Submission Checklist

Look over the contributing guidelines at https://github.com/ROCm/ROCm/blob/develop/CONTRIBUTING.md#pull-requests.

Port performance-critical optimizations from aiter's mixed_moe_gemm_2stage kernel body (both stage1 and stage2) into FlyDSL, along with supporting infrastructure changes. Key changes: - mixed_moe_gemm_2stage.py: Full kernel body replacement with aiter version featuring dual SmemAllocator (ping-pong), unified MFMA pipeline schedule, _barrier() for fine-grained waitcnt control, and new parameters (persist_m, fuse_fp4_quant, fuse_sort_scale, use_async_copy, sort_block_m, etc.) - layout_utils.py: New file ported from aiter for layout index arithmetic (crd2idx, idx2crd, _div_pow2, _mod_pow2) - silu_and_mul_fq.py: New file ported from aiter for split-K + fp4 quant after silu fusion - mfma_preshuffle_pipeline.py: Added k_major support, cache_modifier param, bitwise-AND optimization in swizzle_xor16, PreshuffleScaleLayout additions - kernels_common.py: Extracted shared _if_then context manager and validate_moe_dtypes helper - mfma_epilogues.py: Replaced local _if_then with shared import Performance (DeepSeek TP8 FP4, 7168x256, E=256, K=8): - Stage1 Decode t=1: 37.3 -> 26.2 us (-29.8%) - Stage1 Decode t=8: 45.0 -> 31.0 us (-31.1%) - Stage1 Prefill 8K: 561.8 -> 348.8 us (-37.9%) - Stage2 Prefill 8K reduce: 569.1 -> 534.8 us (-6.0%) - FP8 stage2 unchanged (within noise) Made-with: Cursor

Resolve conflicts in mfma_preshuffle_pipeline.py: - Keep PreshuffleBLayout with k_major support (ours) - Keep new _unpack_int4_to_int8_pair, _pack_i32_pair_to_i64, and groupwise W4A16 functions (theirs) - Merge __all__ exports from both sides Made-with: Cursor

- Restore PreshuffleBLayout/make_preshuffle_b_layout and main's _unpack_int4_to_int8_pair/_pack_i32_pair_to_i64 that were lost during merge conflict resolution - Update moe_gemm_2stage.py mfma_fn calls to match new flydsl MFMA API: pass (res, a, b, c, cbsz, abid, blgp) as positional args instead of list, and access .result on the returned Operation Made-with: Cursor

coderfeli · 2026-04-13T12:23:17Z

kernels/silu_and_mul_fq.py

+        c126_i32 = arith.constant(126, type=i32)
+        c127_i32 = arith.constant(127, type=i32)
+        c254_i32 = arith.constant(254, type=i32)
+        c256_i32 = arith.constant(256, type=i32)

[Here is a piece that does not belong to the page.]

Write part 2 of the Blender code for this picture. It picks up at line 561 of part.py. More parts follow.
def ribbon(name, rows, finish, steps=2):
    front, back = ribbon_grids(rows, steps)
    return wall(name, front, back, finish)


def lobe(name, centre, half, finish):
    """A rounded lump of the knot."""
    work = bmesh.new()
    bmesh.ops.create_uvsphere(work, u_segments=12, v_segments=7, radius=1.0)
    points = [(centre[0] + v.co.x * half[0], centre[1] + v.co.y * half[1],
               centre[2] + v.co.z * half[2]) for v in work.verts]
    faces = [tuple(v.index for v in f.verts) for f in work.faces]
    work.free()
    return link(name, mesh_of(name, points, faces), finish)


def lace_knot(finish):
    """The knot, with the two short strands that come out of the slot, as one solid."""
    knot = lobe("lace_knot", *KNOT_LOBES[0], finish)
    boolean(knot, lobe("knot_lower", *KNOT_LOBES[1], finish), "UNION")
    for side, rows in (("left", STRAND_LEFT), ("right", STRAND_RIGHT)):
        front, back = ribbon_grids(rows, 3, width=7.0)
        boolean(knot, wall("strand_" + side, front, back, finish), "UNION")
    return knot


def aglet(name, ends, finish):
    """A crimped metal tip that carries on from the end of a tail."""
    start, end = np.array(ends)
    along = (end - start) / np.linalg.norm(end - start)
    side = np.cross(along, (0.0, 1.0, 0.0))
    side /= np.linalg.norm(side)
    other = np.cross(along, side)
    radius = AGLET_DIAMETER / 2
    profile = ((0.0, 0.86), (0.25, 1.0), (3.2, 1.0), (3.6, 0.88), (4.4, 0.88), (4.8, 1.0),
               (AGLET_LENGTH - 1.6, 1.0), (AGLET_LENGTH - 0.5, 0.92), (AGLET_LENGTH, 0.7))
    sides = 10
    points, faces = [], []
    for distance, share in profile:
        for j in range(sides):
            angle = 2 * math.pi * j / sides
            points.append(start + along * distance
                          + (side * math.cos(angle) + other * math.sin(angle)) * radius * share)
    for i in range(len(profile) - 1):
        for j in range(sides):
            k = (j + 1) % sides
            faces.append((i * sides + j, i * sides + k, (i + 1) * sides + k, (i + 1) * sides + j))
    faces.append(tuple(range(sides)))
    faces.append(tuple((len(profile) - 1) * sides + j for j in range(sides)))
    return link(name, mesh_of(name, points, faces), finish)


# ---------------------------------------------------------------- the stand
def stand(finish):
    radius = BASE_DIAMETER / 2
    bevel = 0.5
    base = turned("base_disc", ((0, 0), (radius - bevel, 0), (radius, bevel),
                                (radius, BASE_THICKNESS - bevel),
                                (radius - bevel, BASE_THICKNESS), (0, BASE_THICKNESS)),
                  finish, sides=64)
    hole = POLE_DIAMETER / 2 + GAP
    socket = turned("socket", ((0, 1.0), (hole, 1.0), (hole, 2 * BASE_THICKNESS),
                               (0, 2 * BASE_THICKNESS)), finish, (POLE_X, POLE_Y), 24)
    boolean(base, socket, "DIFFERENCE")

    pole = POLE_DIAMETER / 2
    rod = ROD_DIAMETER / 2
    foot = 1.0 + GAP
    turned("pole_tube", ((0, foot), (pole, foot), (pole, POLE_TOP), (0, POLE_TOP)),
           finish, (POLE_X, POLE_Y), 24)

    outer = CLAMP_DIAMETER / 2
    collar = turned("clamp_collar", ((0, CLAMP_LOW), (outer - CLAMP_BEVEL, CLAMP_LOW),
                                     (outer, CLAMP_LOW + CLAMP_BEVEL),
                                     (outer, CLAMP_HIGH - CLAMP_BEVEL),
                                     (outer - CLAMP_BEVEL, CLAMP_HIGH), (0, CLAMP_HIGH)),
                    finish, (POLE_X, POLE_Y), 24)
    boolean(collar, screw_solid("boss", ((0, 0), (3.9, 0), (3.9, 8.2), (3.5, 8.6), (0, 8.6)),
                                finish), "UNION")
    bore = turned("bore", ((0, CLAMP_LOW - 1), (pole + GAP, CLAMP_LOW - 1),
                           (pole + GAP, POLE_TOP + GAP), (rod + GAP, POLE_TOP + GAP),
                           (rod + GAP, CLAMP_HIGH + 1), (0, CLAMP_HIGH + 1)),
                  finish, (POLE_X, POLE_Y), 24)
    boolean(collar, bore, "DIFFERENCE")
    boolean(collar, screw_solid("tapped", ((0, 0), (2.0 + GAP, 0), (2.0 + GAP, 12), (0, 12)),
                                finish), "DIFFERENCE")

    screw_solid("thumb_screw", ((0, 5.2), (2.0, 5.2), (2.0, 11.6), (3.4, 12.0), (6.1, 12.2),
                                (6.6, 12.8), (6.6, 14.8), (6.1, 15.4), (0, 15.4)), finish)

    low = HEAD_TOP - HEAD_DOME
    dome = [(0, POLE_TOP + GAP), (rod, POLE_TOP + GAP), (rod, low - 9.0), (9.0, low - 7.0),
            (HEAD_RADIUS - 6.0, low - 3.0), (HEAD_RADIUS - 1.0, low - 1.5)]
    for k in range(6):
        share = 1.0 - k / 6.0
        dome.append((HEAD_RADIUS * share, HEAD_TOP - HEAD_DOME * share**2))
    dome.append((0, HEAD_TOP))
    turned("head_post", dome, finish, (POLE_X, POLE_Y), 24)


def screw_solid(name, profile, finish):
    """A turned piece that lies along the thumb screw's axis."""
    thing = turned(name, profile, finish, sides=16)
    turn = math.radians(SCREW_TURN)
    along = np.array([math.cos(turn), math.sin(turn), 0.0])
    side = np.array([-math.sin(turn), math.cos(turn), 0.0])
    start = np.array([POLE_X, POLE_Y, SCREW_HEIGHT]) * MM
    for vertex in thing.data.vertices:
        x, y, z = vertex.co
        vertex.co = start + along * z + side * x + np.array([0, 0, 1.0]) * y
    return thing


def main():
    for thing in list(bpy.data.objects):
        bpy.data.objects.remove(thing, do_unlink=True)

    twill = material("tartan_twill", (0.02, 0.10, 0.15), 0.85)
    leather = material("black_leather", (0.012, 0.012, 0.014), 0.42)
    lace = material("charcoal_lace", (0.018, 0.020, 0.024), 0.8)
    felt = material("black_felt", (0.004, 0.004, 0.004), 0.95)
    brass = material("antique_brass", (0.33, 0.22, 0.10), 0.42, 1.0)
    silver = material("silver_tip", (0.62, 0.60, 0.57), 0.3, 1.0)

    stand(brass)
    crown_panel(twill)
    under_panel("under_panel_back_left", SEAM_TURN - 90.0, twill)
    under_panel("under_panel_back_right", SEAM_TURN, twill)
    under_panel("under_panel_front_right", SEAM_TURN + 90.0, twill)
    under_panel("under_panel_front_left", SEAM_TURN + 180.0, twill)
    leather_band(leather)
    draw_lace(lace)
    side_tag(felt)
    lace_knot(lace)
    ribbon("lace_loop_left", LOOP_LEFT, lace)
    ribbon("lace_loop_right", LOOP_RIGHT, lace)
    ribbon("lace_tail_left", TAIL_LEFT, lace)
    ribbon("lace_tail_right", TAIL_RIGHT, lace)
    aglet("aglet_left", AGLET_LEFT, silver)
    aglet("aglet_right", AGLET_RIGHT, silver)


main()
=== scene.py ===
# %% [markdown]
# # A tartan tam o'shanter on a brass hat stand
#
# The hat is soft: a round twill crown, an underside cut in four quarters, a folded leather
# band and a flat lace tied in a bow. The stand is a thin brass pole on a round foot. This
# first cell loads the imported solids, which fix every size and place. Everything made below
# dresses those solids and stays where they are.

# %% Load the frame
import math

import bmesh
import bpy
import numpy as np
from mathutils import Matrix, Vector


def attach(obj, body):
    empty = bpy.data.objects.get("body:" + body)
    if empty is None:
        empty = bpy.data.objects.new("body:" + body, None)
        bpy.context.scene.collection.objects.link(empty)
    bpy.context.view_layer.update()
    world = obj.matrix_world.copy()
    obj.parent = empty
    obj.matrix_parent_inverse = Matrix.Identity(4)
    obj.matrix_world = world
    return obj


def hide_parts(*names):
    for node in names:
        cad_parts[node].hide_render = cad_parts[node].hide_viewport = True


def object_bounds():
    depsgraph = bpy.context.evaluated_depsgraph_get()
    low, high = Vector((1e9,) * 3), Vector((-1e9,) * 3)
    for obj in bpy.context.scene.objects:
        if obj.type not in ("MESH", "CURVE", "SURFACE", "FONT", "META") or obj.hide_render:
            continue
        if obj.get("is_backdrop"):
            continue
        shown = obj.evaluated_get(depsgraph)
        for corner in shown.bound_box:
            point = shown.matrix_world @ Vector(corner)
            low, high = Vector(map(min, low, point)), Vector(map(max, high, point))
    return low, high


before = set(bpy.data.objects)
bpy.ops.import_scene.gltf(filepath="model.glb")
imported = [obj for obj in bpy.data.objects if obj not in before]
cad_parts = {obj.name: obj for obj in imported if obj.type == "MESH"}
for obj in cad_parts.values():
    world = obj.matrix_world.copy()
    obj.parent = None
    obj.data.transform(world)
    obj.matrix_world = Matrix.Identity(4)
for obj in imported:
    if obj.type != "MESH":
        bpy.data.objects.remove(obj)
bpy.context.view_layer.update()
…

coderfeli · 2026-04-13T12:23:46Z

kernels/silu_and_mul_fq.py

+            _if_col = scf.IfOp(col_valid)
+            with ir.InsertionPoint(_if_col.then_block):
+
+                _if_valid = scf.IfOp(is_valid, has_else=True)


use raw if?

coderfeli · 2026-04-13T12:24:03Z

kernels/silu_and_mul_fq.py

+                    local_max = c0_f32
+                    for vi in range_constexpr(VEC):
+                        abs_v = llvm.call_intrinsic(
+                            f32, "llvm.fabs.f32", [act_vals[vi]], [], []


use rocdl.fabs?

coderfeli · 2026-04-13T12:24:19Z

kernels/silu_and_mul_fq.py

+                        )
+
+                    lane_in_blk = col0 & c31_i32
+                    _if_sw = scf.IfOp(arith.cmpi(CmpIPredicate.eq, lane_in_blk, c0_i32))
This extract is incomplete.